● **What the task asks**: Scan the data. Collect each line that contains the word "True".

● **Data excerpt**:
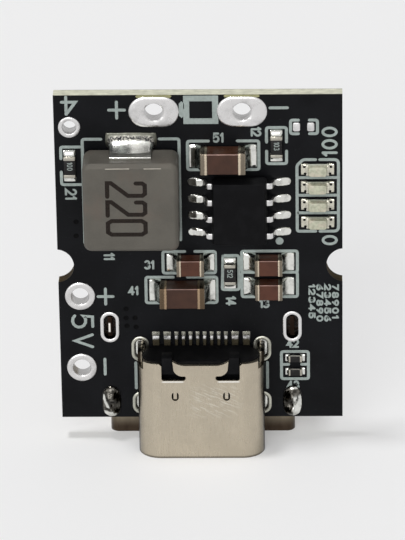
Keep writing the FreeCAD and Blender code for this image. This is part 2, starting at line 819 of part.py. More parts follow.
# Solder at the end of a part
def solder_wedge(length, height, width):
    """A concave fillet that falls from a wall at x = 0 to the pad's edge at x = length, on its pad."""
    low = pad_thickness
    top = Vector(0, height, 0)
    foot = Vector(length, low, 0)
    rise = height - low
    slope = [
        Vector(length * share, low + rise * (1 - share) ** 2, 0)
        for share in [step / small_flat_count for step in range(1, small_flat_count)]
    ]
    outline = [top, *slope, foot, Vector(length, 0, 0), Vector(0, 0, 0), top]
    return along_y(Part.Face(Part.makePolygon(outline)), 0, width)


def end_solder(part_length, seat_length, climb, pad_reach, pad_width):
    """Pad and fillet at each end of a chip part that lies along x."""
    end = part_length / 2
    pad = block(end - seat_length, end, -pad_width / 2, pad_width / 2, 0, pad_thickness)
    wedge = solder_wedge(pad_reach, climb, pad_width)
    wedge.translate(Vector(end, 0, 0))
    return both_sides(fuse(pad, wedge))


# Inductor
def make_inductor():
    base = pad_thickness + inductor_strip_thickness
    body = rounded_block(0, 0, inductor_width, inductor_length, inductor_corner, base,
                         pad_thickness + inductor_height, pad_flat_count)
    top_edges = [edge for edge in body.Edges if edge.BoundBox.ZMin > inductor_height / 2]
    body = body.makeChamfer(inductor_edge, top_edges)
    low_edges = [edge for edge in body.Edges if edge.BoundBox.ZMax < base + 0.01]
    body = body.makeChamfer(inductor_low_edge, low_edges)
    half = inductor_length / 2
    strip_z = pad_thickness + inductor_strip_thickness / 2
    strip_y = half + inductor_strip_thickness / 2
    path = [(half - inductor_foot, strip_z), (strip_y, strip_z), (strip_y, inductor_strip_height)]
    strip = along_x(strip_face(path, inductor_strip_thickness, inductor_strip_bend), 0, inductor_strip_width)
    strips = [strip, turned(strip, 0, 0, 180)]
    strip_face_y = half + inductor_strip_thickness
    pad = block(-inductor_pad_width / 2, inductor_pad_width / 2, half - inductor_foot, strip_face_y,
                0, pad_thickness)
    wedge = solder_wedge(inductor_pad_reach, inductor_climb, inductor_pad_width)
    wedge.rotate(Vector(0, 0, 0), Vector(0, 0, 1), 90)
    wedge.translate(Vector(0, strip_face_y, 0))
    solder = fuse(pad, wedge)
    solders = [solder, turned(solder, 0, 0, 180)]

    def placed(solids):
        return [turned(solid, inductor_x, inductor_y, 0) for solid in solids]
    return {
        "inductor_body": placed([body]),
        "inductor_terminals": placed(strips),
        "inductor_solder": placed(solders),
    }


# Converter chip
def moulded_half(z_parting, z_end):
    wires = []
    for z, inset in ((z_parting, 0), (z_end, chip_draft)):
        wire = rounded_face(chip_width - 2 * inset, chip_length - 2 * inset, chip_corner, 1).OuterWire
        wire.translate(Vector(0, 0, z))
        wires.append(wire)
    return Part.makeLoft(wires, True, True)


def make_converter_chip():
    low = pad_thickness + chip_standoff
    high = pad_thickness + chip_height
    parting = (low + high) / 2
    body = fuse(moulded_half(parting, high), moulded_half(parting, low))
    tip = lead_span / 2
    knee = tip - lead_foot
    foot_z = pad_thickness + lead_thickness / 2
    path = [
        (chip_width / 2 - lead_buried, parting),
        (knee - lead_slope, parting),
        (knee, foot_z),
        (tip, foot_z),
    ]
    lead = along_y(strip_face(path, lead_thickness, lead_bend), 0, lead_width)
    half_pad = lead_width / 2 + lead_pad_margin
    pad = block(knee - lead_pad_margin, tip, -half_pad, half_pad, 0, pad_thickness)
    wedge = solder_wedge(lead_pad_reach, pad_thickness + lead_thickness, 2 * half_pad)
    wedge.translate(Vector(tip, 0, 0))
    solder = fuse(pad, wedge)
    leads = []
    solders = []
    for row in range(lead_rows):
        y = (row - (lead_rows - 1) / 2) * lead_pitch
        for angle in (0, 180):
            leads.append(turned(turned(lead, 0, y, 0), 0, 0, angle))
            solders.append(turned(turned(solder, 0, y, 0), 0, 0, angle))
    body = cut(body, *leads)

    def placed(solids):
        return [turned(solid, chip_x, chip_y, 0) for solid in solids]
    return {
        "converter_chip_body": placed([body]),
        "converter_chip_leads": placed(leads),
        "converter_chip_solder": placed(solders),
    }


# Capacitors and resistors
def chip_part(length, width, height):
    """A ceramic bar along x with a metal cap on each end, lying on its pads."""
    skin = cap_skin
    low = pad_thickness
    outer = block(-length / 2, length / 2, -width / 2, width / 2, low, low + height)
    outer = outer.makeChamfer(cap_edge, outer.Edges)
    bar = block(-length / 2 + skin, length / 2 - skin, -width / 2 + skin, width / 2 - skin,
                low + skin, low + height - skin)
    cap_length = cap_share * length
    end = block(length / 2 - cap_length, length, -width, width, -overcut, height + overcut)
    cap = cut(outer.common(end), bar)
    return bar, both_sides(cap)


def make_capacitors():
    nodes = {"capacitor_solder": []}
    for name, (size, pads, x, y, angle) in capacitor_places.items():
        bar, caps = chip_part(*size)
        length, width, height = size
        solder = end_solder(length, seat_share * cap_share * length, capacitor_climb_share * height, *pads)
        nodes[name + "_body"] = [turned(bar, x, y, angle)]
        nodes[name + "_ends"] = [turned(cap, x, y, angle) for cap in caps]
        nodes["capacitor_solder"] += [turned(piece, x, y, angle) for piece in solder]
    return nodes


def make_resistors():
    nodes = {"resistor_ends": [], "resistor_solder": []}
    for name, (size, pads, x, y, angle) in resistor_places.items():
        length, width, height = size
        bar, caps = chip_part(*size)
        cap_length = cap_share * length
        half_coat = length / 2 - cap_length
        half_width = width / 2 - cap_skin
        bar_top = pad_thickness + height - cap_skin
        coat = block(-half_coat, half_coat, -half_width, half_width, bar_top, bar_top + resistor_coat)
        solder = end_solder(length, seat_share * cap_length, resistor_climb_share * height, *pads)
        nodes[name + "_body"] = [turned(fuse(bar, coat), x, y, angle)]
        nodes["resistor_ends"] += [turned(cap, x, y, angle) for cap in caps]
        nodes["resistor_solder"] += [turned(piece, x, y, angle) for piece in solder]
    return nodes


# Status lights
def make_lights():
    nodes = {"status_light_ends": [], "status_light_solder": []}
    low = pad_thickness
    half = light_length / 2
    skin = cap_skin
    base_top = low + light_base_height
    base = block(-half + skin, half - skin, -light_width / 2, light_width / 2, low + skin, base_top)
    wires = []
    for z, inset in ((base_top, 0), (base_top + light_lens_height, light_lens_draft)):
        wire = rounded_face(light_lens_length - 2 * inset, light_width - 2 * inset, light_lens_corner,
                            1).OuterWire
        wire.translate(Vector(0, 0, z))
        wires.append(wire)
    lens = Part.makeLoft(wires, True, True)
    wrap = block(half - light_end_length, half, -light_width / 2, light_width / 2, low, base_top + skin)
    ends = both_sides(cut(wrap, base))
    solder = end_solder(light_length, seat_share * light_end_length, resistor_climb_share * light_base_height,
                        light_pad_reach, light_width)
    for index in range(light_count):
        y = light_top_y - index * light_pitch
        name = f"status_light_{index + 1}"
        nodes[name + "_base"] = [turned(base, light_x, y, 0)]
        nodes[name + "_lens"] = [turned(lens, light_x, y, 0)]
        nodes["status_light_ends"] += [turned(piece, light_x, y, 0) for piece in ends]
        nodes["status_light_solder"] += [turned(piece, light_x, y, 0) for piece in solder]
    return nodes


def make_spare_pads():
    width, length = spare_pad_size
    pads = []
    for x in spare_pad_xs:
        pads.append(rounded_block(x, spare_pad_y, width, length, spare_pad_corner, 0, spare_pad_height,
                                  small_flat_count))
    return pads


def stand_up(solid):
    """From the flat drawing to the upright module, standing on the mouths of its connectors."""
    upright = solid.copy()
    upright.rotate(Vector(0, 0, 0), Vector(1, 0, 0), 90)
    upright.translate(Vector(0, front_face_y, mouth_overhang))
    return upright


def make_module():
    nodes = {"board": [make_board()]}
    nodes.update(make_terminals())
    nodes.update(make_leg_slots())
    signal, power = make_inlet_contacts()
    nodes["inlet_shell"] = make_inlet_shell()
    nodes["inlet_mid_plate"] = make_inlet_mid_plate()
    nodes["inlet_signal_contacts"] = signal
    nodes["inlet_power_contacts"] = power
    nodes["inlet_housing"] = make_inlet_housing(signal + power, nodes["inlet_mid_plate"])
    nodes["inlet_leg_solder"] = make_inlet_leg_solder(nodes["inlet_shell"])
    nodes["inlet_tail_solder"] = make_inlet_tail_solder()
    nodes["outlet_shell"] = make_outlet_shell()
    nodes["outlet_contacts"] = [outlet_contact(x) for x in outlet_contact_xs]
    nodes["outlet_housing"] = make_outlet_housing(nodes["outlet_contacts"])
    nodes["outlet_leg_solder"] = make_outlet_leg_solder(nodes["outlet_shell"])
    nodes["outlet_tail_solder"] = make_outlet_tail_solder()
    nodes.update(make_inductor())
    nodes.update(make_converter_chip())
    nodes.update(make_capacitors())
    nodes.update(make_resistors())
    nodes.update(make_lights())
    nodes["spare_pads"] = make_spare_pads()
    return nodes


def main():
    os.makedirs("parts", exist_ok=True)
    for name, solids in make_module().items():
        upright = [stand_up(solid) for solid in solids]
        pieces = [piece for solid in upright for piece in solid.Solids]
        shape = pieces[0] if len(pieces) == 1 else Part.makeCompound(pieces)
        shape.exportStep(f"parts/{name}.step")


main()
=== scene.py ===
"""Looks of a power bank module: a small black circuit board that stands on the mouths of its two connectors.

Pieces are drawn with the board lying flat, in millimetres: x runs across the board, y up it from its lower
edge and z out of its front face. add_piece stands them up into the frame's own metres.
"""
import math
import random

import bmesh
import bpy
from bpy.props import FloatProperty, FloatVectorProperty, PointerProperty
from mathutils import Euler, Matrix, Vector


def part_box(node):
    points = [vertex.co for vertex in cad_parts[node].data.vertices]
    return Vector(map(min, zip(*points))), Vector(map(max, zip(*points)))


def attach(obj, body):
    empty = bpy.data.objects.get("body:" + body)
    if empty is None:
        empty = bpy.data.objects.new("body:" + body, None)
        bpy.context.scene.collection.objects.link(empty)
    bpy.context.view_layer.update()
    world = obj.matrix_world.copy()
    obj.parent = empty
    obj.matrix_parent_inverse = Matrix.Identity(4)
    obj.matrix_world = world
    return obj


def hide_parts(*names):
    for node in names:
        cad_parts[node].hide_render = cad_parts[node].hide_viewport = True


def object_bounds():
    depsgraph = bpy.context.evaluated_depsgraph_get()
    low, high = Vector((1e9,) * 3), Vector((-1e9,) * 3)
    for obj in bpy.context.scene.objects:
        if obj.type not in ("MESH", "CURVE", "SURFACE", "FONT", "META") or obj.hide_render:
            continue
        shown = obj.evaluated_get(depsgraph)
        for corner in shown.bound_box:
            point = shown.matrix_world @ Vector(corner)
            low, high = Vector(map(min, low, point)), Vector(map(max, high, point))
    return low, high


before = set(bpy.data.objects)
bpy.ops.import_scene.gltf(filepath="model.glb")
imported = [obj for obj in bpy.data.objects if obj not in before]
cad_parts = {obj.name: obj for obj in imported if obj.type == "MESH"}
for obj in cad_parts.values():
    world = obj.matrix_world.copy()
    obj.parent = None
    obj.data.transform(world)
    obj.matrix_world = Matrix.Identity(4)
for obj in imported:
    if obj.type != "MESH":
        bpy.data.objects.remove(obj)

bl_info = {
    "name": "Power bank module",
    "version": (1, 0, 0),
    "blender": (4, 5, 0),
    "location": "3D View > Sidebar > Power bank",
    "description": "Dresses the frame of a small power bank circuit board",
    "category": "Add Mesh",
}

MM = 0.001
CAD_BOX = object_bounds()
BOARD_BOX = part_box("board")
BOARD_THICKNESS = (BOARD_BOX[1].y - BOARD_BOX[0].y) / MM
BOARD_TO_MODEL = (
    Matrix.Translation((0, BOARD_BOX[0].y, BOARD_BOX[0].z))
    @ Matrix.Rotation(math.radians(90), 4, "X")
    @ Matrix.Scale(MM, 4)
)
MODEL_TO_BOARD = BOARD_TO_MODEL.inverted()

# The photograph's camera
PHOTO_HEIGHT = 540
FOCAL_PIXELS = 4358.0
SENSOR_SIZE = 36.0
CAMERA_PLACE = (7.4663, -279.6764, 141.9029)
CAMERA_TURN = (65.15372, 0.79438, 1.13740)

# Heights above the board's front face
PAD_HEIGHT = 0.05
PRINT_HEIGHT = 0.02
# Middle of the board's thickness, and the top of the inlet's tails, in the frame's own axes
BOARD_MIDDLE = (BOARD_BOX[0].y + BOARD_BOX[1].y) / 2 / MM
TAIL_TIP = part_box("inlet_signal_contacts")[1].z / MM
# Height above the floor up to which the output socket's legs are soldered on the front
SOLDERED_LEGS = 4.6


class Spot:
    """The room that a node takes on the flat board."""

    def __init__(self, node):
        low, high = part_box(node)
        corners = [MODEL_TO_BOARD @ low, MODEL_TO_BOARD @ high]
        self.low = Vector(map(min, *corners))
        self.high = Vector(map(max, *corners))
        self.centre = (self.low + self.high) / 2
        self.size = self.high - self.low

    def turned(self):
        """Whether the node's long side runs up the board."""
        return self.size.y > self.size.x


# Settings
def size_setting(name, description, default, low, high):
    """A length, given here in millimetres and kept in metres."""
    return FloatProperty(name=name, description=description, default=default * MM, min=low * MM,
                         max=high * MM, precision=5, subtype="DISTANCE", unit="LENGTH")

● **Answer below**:
    return Part.makeLoft(wires, True, True)
    lens = Part.makeLoft(wires, True, True)
    os.makedirs("parts", exist_ok=True)
        cad_parts[node].hide_render = cad_parts[node].hide_viewport = True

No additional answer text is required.